I have been coveting a length of hand-dyed indigo that I made with my friend Debbie a couple of summers ago (read story here). I've already made a skirt, a short tank dress, and a jacket, so I finally decided a top would be the ticket. I chose the Alabama Chanin T-Shirt Top pattern because it has sleeves. I like a V-neck, so I cut that into the pattern. For this top, I liked the look of the extra seam in the front and back, so I cut those in also. What I forgot to do was account for the extra seams, and how it would make the garment two inches smaller ~ oops!

When I tugged the top on, I was so disappointed! I knew I would never wear such a clingy garment, so the only thing to do was put a stripe in it. I cut a 3" stripe for the back of the top. I picked out the old seam and sewed up the two new seams. It worked like a charm! It fits wonderfully, and I really like the extra little detail.

I also felt the short sleeves were still too long for me, so I folded those up and secured them in place by sewing lots of tiny Alabama Chanin eyelets. I used slate button craft thread and variegated embroidery floss (4 strands) for the eyelets.

Just in time for Spring weather, and as always, the hint of summer from the Indigo dye makes me happy.

Thursday, March 17, 2016

Coffee Cozy ~

I'll admit it, I am a creature of habit. I love my morning routine, from slipping on my fuzzy slippers to sipping my perfectly made organic French roast, French pressed coffee. Only thing is, my second cup gets a little tepid without something wrapped around the press to keep it warm. We have been using a tea towel, which does work, but recently I dreamed of making a lovely little cozy. I had some already felted wool sweaters for warmth, and of course to fancy it up a bit, I would add something a la Alabama Chanin. I adore the "Lovelace" stencil, and so I set off to create my sweet little coffee cozy.

I used a paper bag to create a pattern to fit my Bonjour 12-cup French press.  My initial measurements were a little different, but a final version of a 14" by 6" rectangle body and a 2 1/2" by 3 1/2" rectangle closure would be good.

I had a thickly felted sweater that worked nicely as an under layer; and my top layer was Alabama Chanin's medium weight organic cotton jersey in black.

I used my rotary cuter to true up the top and bottom layers. I then stenciled my Lovelace pattern onto the cotton jersey, using the Simply Spray fabric paint.

After the paint dried, I used these clips to secure the top and bottom layers together. It was easier than pinning them together since the felted wool was rather thick.

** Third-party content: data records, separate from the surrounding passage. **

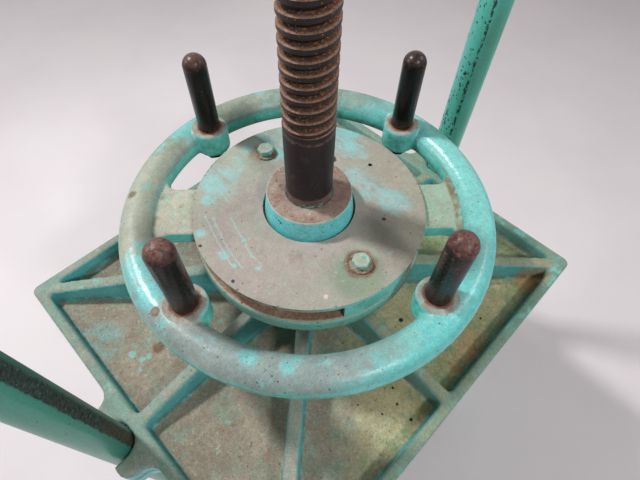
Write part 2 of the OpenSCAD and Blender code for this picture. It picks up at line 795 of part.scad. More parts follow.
module stop_bolts() {
    grip = stop_washer_t + cover_t + wheel_space + disc_t + stop_nut_h + eps;
    color(paint) translate([0, 0, cover_top_z + stop_washer_t]) at_stops()
        bolt(stop_bolt_d, grip, stop_bolt_d * bolt_flats);
}

module stop_nuts() {
    color(steel) translate([0, 0, disc_z - stop_nut_h]) at_stops() difference() {
        hexagon(stop_bolt_d * bolt_flats, stop_nut_h);
        translate([0, 0, -eps]) cylinder(d = stop_bolt_d, h = stop_nut_h + 2 * eps);
    }
}

// Bronze ring that carries the handwheel on the drive disc
module wheel_ring() {
    color(bronze) translate([0, 0, disc_top_z]) flat_ring(wheel_hub_d, disc_hub_d, wheel_ring_t);
}

// Plan of one arm along +X with its fillets against the rim
module arm_plan() {
    round_y = arm_w / 2 + arm_fillet_r;
    round_x = sqrt(pow(rim_inner_r - arm_fillet_r, 2) - pow(round_y, 2));
    touch = rim_inner_r / (rim_inner_r - arm_fillet_r);
    translate([0, -arm_w / 2]) square([rim_r, arm_w]);
    for (y = [-1, 1]) scale([1, y]) difference() {
        polygon([[round_x, arm_w / 2 - eps], [rim_r, arm_w / 2 - eps],
                 [rim_r, round_y], [round_x * touch, round_y * touch]]);
        translate([round_x, round_y]) circle(arm_fillet_r);
    }
}

// Copies its children at the four handles
module at_handles() {
    for (i = [0 : 3]) rotate(wheel_turn + handle_angle + 90 * i) translate([handle_r, 0, 0]) children();
}

// Handwheel: round rim, two flat arms, hub and four handle bosses in one casting, with the
// rim's underside faced off round each handle so that the nut sits flat
module handwheel() {
    color(paint)
    difference() {
        union() {
            translate([0, 0, rim_z]) rotate_extrude() translate([rim_r, 0]) circle(d = rim_d);
            for (side = [0, 180])
                rotate(wheel_turn + side) translate([0, 0, arm_z]) linear_extrude(arm_t) arm_plan();
            translate([0, 0, arm_z]) cylinder(d = wheel_hub_d, h = arm_t);
            translate([0, 0, handle_boss_z]) at_handles() cylinder(d = handle_boss_d, h = handle_boss_h);
        }
        translate([0, 0, arm_z - eps]) cylinder(d = wheel_bore_d, h = arm_t + 2 * eps);
        translate([0, 0, handle_boss_z - eps]) at_handles()
            cylinder(d = handle_foot_d, h = handle_boss_h + 2 * eps);
        translate([0, 0, handle_seat_z - handle_boss_h]) at_handles()
            cylinder(d = handle_seat_d, h = handle_boss_h);
    }
}

module wheel_bush() {
    color(bronze) translate([0, 0, arm_z]) flat_ring(wheel_bore_d, wheel_bush_d, arm_t);
}

// One handle: a straight grip with a round end and a foot through its boss
module handle(i) {
    grip_l = handle_l - handle_d / 2;
    foot_l = handle_boss_top_z - handle_seat_z + handle_nut_h + handle_thread_out;
    color(black)
    rotate(wheel_turn + handle_angle + 90 * i)
    translate([handle_r, 0, handle_boss_top_z]) {
        cylinder(d = handle_d, h = grip_l);
        translate([0, 0, grip_l]) sphere(d = handle_d);
        translate([0, 0, -foot_l]) cylinder(d = handle_foot_d, h = foot_l + eps);
    }
}

module handle_1() { handle(0); }
module handle_2() { handle(1); }
module handle_3() { handle(2); }
module handle_4() { handle(3); }

module handle_nuts() {
    color(steel) translate([0, 0, handle_seat_z - handle_nut_h]) at_handles() difference() {
        hexagon(handle_nut_af, handle_nut_h);
        translate([0, 0, -eps]) cylinder(d = handle_foot_d, h = handle_nut_h + 2 * eps);
    }
}

bed_casting();
column_left();
column_right();
column_washers_lower();
column_nuts_lower();
crosshead_casting();
column_washers_upper();
column_nuts_upper();
screw_nut();
screw_nut_bolts();
platen_casting();
journal_bush();
thrust_washer();
lift_washer();
hub_cap();
hub_cap_bolts();
screw_spindle();
drive_disc();
drive_key();
drive_pin();
stop_cover();
stop_washers();
stop_bolts();
stop_nuts();
wheel_ring();
handwheel();
wheel_bush();
handle_1();
handle_2();
handle_3();
handle_4();
handle_nuts();
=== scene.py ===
# A standing screw press: bed, two columns and crosshead, a ribbed platen that slides between
# the columns, and a long screw with its drive disc, cover and loose handwheel.
# Metres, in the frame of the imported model. +X runs through the columns and +Z up the screw.
import math
import bpy
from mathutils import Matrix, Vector


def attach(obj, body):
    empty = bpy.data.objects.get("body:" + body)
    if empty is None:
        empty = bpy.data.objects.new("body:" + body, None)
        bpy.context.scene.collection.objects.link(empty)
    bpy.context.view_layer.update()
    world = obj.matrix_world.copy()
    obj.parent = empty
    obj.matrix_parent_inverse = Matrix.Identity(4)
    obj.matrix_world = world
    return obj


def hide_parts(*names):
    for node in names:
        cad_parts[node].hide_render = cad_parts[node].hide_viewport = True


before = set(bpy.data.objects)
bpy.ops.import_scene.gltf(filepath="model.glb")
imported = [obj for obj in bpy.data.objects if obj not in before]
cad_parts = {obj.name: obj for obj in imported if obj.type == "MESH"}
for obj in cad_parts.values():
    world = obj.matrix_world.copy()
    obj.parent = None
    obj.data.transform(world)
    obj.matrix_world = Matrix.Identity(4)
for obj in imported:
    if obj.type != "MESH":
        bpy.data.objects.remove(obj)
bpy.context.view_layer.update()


# Bed. One heavy iron casting: a plate on ribs and a skirt, four hollow corner legs and a boss for
# each column. The edges are as cast, and the sea green paint has dulled, with dust on what lies flat.
ALL = 1.0  # the mask of a layer that covers the whole piece


def tone(red, green, blue):
    """A paint colour from its screen values, 0 to 255."""
    parts = [c / 255 for c in (red, green, blue)]
    return tuple(c / 12.92 if c < 0.0405 else ((c + 0.055) / 1.055) ** 2.4 for c in parts) + (1,)


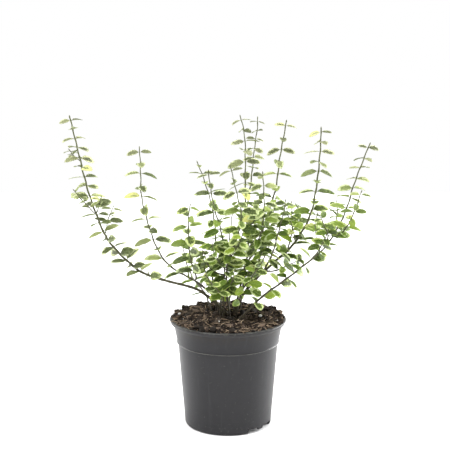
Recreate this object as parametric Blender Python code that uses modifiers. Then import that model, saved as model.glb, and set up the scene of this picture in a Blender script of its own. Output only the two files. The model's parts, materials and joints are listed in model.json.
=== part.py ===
# A potted variegated euonymus: arching leafy stems rooted in a round nursery pot.
# Metres, +Z up. The origin is the middle of the pot's underside, where it rests; -Y is the front.
import math
import random

import bmesh
import bpy
from mathutils import Matrix, Vector
from mathutils.bvhtree import BVHTree
from mathutils.geometry import interpolate_bezier

MM = 0.001
COLLECTION = "potted_euonymus"

# Pot
POT_HEIGHT = 0.140
LIP_RADIUS = 0.075
LIP_OVERHANG = 0.0045  # how far the lip stands out from the collar
LIP_DROP = 0.0052  # height of the lip's outer face
LIP_SLANT = 0.0014  # how far the lip's lower edge is drawn in
LIP_ROUND = 0.0016
LIP_GROOVE = 0.0024  # how far the lip's underside is hollowed
COLLAR_TOP_RADIUS = LIP_RADIUS - LIP_OVERHANG
COLLAR_HEIGHT = 0.031
COLLAR_TAPER = 0.0050
COLLAR_STEP = 0.0010  # the body sits this far inside the collar
BASE_RADIUS = 0.056
BASE_ROUND = 0.0030
WALL = 0.0012
FLOOR = 0.0015
SKIRT = 0.0070  # height of the rim under the floor, which the pot stands on
PAD_RADIUS = 0.020  # flat pad in the middle of the underside
PAD_SLOPE = 0.004
ROUND_STEPS = 32

# Drain notches through the skirt: (angle from the front towards the right, width, height).
# The small one leaves a short tooth between the two others, and all three are on both sides.
NOTCHES = ((35.0, 0.0145, 0.0064), (47.5, 0.0100, 0.0032), (63.5, 0.0225, 0.0064))
NOTCH_SIDES = (0.0, 180.0)
NOTCH_LEAN = 3.0
NOTCH_DEPTH = 0.008

# Soil
FIT_GAP = 0.0003  # between any two pieces that touch
SOIL_ABOVE_LIP = 0.0015
HEAP = 0.0050  # rise of the soil from the lip to the middle
CLUMP = 0.0016
CLUMP_PITCH = 0.0095
SOIL_RINGS = 6
SOCKET_DEPTH = 0.012

# Stems
TUBE_STEP = 0.014
TUBE_SIDES = 6
ABOVE_SOIL = 0.002

# Leaves
LEAF_ASPECT = 0.47  # width over length
LEAF_THICKNESS = 0.0008
LEAF_DROOP = 0.20
PETIOLE_RADIUS = 0.00045
TIP_SHARE = 0.70  # length of a tip leaf over a full-grown one
GROWN_AFTER = 0.045  # leaves are full-grown this far below the tip
OLD_EXTRA = 0.10  # the oldest leaves are this much longer still
OLD_AFTER = 0.150
LEAF_RISE = -6.0  # degrees above the stem's cross plane
RISE_SPREAD = 14.0
LEAF_ROLL = 26.0  # degrees that a blade may roll about its midrib
LEAN = 1.5  # how far the lowest leaves turn their faces outwards and to the front
LEAN_BELOW = 0.210  # the outward lean is gone this far above the lip
LEAN_LEAST = 0.50  # how far the highest leaves still face the front
HANG_LIFT = 0.75  # how far a leaf that would point down swings up,
HANG_SWING = 0.55  # and how far it swings forward along its stem
LEAF_CLEARANCE = 0.0012
TURN_ASIDE = (0.0, 28.0, -28.0, 56.0, -56.0)  # degrees that a crowded leaf swings round its stem

# Stations along a leaf from stem to tip: share of its length, share of its half width
LEAF_STATIONS = ((0.0, 0.0), (0.14, 0.0), (0.56, 1.0), (1.0, 0.0))

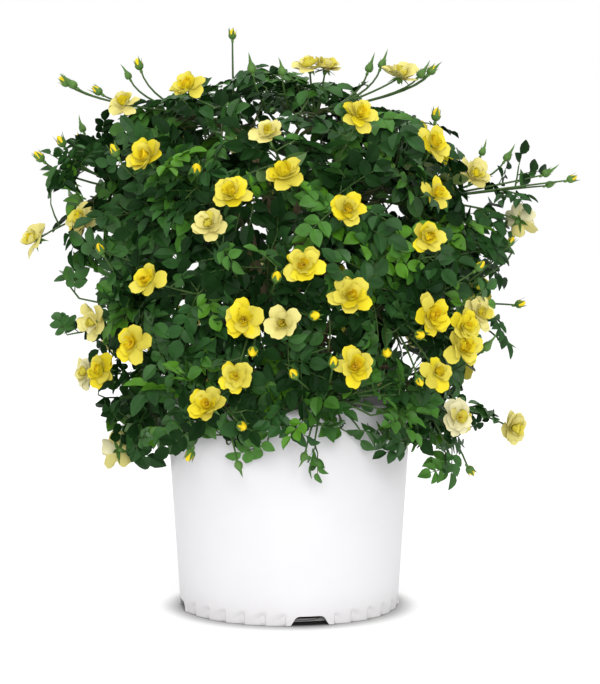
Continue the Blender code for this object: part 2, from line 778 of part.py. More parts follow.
def make_mass(mass, pieces, material):
    name = "foliage_" + mass["name"]
    base, *others = [make_object(name + "_piece", piece_shape(piece), material) for piece in pieces]
    base.data = joined(base, others, "EXACT")
    keep_main_shell(base.data)
    base.name = name
    return base


# ---------------------------------------------------------------- whole plant


def main():
    clear_scene()
    plastic = make_material("white_plastic", (0.86, 0.85, 0.86), 0.42)
    soil = make_material("potting_mix", (0.035, 0.022, 0.014), 0.95)
    bark = make_material("bark", (0.10, 0.085, 0.045), 0.75)
    foliage = make_material("foliage", (0.035, 0.10, 0.018), 0.5)
    make_material("guide", (1, 0.2, 0.2), 1)

    make_pot(plastic)
    make_root_ball(soil)
    make_object("main_stem", stem_shape(), bark, smooth=True)
    clearing = make_cutter("stem_clearing", stem_shape(CLEARANCE))
    masses = plan_masses()
    segments = cane_segments(masses)
    rooms = [room_of(mass, masses) for mass in masses]
    shoots = plan_shoots()
    spots = [np.array(crown_point(*shoot[:3])) for shoot in shoots]
    owners = [
        int(np.argmin([(Vector(spot) - mass["centre"]).length for mass in masses])) for spot in spots
    ]
    for index, mass in enumerate(masses):
        make_cane(mass, clearing, bark)
        own = [shoot for shoot, owner in zip(shoots, owners) if owner == index]
        make_mass(mass, grow_mass(mass, index, own, rooms[index], segments), foliage)


main()
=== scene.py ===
"""Looks of a potted rose bush: white pot, potting mix, canes, leaves, blossoms and buds.

Metres, +Z up. The origin is the middle of the pot's flat underside, and the front of the bush is -Y.
A bearing is in degrees from the front, growing towards +X, and an "out" is how far a thing stands
beyond the bulk of the foliage.
"""

import math
import random
from collections import defaultdict

import bmesh
import bpy
import numpy as np
from mathutils import Matrix, Vector, noise


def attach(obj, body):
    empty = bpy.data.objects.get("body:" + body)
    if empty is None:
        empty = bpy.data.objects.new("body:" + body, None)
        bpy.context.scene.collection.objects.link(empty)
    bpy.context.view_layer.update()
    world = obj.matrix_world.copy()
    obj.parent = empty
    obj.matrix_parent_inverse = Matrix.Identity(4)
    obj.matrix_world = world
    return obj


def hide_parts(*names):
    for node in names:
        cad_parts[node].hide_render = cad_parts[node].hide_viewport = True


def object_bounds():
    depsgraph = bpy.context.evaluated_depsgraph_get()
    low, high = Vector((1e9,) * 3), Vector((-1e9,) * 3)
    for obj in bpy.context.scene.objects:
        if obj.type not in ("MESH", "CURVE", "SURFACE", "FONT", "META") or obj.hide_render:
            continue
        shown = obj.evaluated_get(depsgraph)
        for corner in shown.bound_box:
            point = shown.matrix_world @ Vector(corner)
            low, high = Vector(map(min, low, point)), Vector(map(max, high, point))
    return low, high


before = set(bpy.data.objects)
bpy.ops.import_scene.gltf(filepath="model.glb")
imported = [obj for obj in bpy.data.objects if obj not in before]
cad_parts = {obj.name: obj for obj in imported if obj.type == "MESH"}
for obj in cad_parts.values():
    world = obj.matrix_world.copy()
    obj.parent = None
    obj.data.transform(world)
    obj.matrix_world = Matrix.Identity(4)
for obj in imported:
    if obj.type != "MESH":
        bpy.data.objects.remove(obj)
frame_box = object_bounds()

MM = 0.001
UP = Vector((0, 0, 1))
GOLDEN_ANGLE = 180 * (3 - math.sqrt(5))


def in_mm(rows):
    """Rows of millimetres as metres."""
    return [tuple(value * MM for value in row) for row in rows]


# Pot: a moulded tub with a fluted foot and four drainage recesses.
POT_HEIGHT = 240 * MM
POT_FOOT_RADIUS = 124 * MM
POT_TOP_RADIUS = 139.5 * MM
POT_WALL = 2 * MM
POT_FLOOR = 2.5 * MM
LIP_HEIGHT = 9 * MM
LIP_PROUD = 2.5 * MM
FLUTES = 32
FLUTE_HEIGHT = 17 * MM
FLUTE_DEPTH = 3.2 * MM
FLUTE_CREST = 0.12
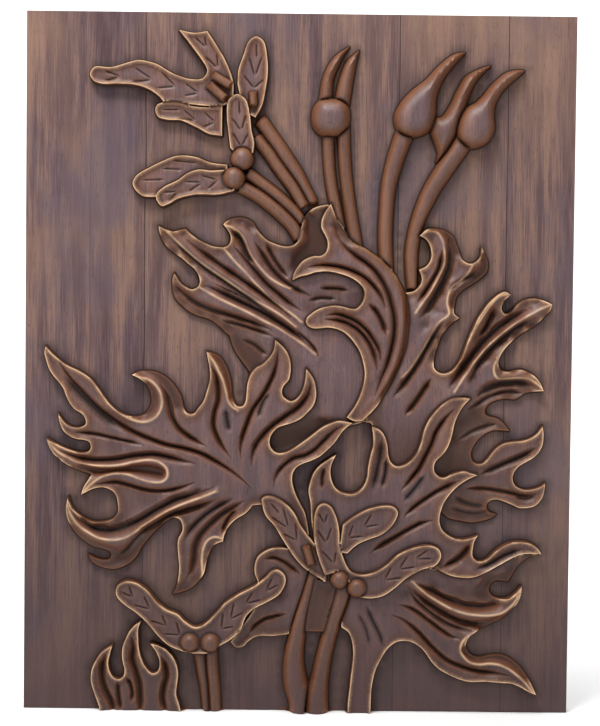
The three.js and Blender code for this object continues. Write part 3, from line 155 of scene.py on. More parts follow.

I stitched around each element and reverse appliqued the piece. I then whipstitched the entire perimeter. I left the tab plain wool, and topstitched it onto the body. I used adhesive velcro on the edge of the body and the tab. I took a few stitches at the edges to keep the Velcro from pulling up.

Here's the top view:

Here's the under view.

Here's a bit of a close up.

I like that this was created from scraps and bits that I already had on hand; and that the project was finished within a day. I think I'll make a couple more as gifts.

Tuesday, March 8, 2016

Effervescent, bubbling over with excitement perfectly describes this lovely, jolly group of ladies who attended the Art & Soul, Alabama Chanin class on Friday! I so enjoyed looking out onto a sea of smiling faces while guiding these women through the physics of sewing, tips and old wives "truths", stitches, techniques, construction, stenciling, beading and more.

We had participants who traveled from all over the Pacific Northwest, Hawaii and Canada. I was thrilled that a few ladies shared their own completed Alabama Chanin projects with us. It was a pleasant surprise to see Sue from 2015 Art & Soul in class! I was thankful that my friend, Miss Connie, was able to bring extra boxes in her car to Portland for me, so I had more room for samples of Alabama Chanin clothing. Inspecting completed projects up close and personal is another aide to understanding garment construction, plus it's a whole heck of a lot of fun! One of my greatest joys is seeing lightbulbs going off and sparks of ideas flying around.

My friend Phyllis was able to be my assistant for the day, and she was invaluable. Let me repeat that...She was invaluable! Thank you Glenny and Marie from Art & Soul for hosting our workshop and running such a wonderful event. And of course, many thanks to all the talented folks at Alabama Chanin for creating your beautiful, sustainable line of clothing, craft, and business.

My heart is full.

Saturday, February 27, 2016

March 4th, Alabama Chanin Way class at Art & Soul~


The Art & Soul Retreat is coming up quickly. How lucky am I? I get to spend the entire day with a room full of fellow makers and Alabama Chanin enthusiasts! I've been gathering things and making ready for our day together. Look what arrived today ~ three huge boxes filled with Alabama Chanin goodness!

Just look at those beautiful colors; and the hand of this organic jersey cotton is lovely; so soft, supple, yet sturdy, very high quality, and a dream to work with.

Pretty journals and gorgeous kits, waiting to be assembled.

And this little guy, he's a Grey Jay. They're sweet, chubby birds that always gather around and welcome you into the forest. They'll even land on you if you stay very still. I love seeing them when I'm cross country skiing or snow shoeing around. This one was waiting at the tippy top of a little shelter. Since the theme for this year's Art & Soul is "Enchanted Forest", I thought I'd add him to my post.